Repeat the listing below word for word, stopping after the line that contains "the floor, and".
================
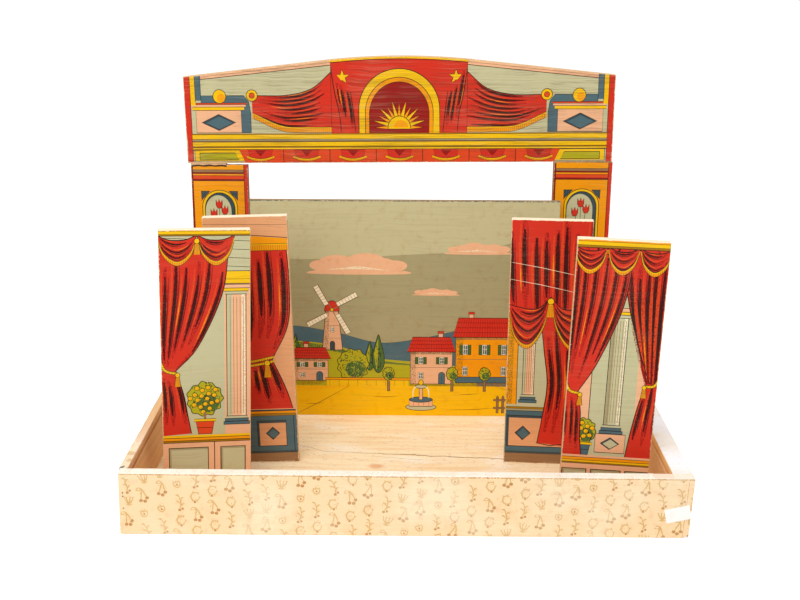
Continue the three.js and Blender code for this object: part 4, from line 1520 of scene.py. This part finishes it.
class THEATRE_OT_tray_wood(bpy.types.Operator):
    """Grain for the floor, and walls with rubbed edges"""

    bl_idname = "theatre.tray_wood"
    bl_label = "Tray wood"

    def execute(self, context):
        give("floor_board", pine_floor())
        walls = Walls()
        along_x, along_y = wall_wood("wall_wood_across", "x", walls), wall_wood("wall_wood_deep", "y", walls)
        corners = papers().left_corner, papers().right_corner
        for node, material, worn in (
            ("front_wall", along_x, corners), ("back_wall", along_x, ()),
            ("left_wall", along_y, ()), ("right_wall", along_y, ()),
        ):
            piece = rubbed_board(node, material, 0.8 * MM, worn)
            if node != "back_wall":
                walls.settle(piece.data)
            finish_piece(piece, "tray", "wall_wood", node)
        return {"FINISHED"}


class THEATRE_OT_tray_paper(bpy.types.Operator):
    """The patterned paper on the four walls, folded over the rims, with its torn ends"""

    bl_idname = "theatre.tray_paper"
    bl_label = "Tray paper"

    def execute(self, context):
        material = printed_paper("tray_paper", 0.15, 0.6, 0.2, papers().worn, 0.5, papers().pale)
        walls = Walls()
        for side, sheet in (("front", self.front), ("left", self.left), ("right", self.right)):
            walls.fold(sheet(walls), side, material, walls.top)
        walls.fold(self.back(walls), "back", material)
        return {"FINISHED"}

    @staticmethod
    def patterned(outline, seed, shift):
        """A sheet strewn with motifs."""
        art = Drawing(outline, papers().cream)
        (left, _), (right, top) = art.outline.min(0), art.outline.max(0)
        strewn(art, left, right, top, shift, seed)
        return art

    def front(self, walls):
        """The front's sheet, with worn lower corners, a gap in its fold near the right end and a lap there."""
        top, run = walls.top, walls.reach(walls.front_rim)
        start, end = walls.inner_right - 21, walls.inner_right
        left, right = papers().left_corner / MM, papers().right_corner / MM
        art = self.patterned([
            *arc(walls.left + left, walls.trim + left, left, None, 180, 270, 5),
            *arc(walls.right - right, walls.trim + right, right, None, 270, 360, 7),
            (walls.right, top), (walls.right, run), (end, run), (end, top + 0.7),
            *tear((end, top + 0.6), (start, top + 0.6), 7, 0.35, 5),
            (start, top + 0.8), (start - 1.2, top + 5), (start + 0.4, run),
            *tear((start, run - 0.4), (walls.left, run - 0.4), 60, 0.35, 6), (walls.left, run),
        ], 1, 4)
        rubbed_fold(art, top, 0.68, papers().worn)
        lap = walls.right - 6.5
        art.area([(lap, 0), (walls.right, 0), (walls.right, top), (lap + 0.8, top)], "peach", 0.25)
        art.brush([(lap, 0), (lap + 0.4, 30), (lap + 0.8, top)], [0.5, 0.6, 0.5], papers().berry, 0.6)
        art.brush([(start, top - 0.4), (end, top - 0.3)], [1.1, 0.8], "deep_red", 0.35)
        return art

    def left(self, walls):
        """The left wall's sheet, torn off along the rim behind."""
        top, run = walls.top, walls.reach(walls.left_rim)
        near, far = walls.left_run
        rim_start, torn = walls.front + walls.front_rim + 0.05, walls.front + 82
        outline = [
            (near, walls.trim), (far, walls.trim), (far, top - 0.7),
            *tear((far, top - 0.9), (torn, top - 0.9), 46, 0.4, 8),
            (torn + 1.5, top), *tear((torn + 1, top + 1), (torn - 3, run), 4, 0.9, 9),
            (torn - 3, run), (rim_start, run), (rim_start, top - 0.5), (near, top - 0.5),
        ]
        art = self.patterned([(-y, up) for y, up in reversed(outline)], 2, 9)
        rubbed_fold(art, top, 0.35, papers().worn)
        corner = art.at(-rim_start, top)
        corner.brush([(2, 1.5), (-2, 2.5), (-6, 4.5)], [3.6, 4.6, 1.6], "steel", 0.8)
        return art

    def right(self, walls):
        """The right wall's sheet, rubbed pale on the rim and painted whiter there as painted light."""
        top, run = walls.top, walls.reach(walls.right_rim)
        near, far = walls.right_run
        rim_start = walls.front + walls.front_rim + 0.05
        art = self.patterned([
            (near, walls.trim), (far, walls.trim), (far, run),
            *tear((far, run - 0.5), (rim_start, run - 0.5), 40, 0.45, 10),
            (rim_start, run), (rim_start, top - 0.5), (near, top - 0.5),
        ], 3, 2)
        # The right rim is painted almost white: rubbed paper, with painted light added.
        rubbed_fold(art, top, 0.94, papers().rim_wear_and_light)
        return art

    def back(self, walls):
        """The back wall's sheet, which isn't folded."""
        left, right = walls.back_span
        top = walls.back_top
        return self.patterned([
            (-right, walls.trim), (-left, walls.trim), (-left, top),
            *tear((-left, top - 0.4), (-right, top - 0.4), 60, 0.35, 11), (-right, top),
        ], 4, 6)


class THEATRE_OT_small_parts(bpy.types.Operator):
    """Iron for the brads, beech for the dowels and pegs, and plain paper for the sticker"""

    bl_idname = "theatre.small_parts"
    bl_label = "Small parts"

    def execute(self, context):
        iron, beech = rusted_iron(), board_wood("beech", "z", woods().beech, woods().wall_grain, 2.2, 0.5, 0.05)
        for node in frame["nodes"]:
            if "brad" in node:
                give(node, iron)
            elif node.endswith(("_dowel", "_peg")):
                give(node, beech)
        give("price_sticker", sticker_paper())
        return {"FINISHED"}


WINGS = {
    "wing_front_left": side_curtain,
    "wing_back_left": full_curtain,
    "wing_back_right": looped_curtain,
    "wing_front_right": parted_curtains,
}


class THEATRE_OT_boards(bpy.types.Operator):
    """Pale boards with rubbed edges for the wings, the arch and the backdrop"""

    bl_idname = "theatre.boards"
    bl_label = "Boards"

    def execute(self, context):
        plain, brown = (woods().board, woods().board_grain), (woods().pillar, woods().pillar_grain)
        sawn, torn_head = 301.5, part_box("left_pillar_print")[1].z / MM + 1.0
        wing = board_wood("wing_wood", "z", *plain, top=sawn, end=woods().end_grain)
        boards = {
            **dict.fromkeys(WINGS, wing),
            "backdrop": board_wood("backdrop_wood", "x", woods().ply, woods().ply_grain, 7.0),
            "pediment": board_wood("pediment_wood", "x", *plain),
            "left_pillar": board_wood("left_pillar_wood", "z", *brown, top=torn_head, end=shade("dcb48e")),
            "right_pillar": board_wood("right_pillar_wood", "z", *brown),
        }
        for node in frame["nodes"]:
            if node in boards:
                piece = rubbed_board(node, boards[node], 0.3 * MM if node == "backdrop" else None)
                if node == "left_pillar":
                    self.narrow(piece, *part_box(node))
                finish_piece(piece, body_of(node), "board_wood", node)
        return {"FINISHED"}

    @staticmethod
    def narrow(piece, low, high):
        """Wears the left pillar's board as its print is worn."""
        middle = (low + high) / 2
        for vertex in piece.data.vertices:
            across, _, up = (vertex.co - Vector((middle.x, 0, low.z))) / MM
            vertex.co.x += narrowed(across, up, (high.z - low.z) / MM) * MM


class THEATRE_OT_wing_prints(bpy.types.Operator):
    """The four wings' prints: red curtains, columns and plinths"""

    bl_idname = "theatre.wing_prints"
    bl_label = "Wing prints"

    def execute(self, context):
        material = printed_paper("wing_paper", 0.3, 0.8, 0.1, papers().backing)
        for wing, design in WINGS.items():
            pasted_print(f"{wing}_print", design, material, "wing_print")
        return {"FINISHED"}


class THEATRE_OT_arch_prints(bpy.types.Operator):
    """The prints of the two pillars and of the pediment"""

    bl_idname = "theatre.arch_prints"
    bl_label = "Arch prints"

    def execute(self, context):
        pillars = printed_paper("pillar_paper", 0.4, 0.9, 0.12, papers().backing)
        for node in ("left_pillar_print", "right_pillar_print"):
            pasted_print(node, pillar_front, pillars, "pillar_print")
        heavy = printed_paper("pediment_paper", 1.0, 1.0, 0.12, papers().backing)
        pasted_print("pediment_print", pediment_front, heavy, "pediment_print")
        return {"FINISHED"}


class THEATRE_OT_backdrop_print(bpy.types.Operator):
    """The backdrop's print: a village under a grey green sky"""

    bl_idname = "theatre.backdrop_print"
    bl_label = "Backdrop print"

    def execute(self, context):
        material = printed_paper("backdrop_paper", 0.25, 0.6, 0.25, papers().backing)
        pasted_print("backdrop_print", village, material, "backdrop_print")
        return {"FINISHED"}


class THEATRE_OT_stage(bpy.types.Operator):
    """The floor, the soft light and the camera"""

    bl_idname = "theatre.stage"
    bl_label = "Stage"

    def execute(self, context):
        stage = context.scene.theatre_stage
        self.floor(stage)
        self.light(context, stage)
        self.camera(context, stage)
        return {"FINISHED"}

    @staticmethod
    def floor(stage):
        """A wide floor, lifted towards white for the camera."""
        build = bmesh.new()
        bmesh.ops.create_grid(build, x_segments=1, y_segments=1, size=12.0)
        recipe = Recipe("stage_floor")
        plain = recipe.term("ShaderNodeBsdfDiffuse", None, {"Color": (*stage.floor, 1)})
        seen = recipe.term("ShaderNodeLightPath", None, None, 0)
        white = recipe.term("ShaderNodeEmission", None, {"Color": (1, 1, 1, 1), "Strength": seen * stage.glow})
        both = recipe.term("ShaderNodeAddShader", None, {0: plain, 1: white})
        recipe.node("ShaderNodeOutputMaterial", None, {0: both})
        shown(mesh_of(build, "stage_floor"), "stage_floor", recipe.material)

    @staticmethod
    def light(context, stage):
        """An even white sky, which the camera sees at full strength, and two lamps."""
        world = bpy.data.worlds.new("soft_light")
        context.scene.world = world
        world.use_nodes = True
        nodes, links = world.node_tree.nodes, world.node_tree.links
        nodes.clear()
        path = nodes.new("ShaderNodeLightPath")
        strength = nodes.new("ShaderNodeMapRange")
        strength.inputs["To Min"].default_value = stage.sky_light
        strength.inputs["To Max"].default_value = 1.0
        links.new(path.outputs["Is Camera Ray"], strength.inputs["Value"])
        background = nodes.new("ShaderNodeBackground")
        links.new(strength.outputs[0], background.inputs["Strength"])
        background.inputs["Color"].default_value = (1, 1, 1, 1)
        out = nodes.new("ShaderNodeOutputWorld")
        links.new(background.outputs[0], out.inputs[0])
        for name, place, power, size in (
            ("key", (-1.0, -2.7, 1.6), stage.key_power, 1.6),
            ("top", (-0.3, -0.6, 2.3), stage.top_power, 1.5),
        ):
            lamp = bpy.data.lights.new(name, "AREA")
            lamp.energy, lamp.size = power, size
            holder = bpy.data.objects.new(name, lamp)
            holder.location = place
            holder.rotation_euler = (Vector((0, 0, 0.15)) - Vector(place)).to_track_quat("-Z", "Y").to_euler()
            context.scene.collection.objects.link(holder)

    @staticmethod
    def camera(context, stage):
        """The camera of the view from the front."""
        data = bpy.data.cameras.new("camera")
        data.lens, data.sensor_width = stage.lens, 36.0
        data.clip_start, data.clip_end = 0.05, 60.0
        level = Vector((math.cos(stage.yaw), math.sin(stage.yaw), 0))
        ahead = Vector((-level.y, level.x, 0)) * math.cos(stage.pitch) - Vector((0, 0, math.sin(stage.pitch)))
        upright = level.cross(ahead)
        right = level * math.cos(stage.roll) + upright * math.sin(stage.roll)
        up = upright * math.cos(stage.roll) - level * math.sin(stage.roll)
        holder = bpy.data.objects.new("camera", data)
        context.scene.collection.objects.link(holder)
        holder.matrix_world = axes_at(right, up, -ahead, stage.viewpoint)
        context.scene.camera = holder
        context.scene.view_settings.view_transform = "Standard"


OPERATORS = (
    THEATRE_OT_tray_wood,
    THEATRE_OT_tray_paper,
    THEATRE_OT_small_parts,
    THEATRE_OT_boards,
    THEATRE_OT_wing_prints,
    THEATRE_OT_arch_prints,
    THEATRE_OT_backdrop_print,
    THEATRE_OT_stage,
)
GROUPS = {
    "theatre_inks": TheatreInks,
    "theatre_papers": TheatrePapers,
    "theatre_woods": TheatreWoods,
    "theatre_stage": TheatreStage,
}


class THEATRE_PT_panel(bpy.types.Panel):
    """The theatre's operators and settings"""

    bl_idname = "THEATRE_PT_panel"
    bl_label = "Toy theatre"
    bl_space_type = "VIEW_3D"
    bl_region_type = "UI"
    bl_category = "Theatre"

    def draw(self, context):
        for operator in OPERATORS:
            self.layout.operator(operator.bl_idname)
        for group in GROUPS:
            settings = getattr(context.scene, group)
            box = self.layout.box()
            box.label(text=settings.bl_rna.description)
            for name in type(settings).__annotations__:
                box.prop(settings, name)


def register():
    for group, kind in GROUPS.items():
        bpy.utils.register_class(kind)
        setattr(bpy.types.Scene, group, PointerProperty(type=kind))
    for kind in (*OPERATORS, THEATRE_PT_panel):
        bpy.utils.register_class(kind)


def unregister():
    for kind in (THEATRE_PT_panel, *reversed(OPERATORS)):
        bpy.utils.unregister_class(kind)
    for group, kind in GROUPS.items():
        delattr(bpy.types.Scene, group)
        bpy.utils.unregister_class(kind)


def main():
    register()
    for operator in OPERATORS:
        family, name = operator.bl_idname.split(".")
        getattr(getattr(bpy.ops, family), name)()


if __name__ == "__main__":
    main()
================
_The answer_
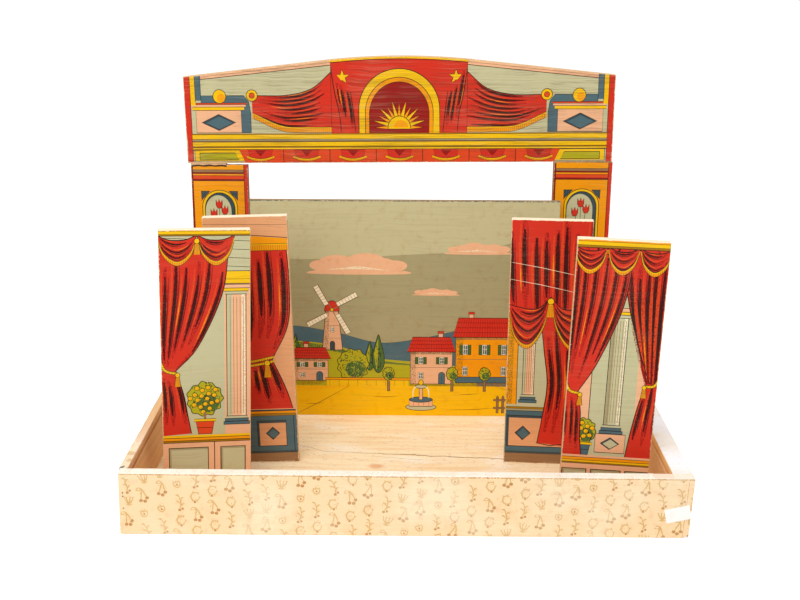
Continue the three.js and Blender code for this object: part 4, from line 1520 of scene.py. This part finishes it.
class THEATRE_OT_tray_wood(bpy.types.Operator):
    """Grain for the floor, and walls with rubbed edges"""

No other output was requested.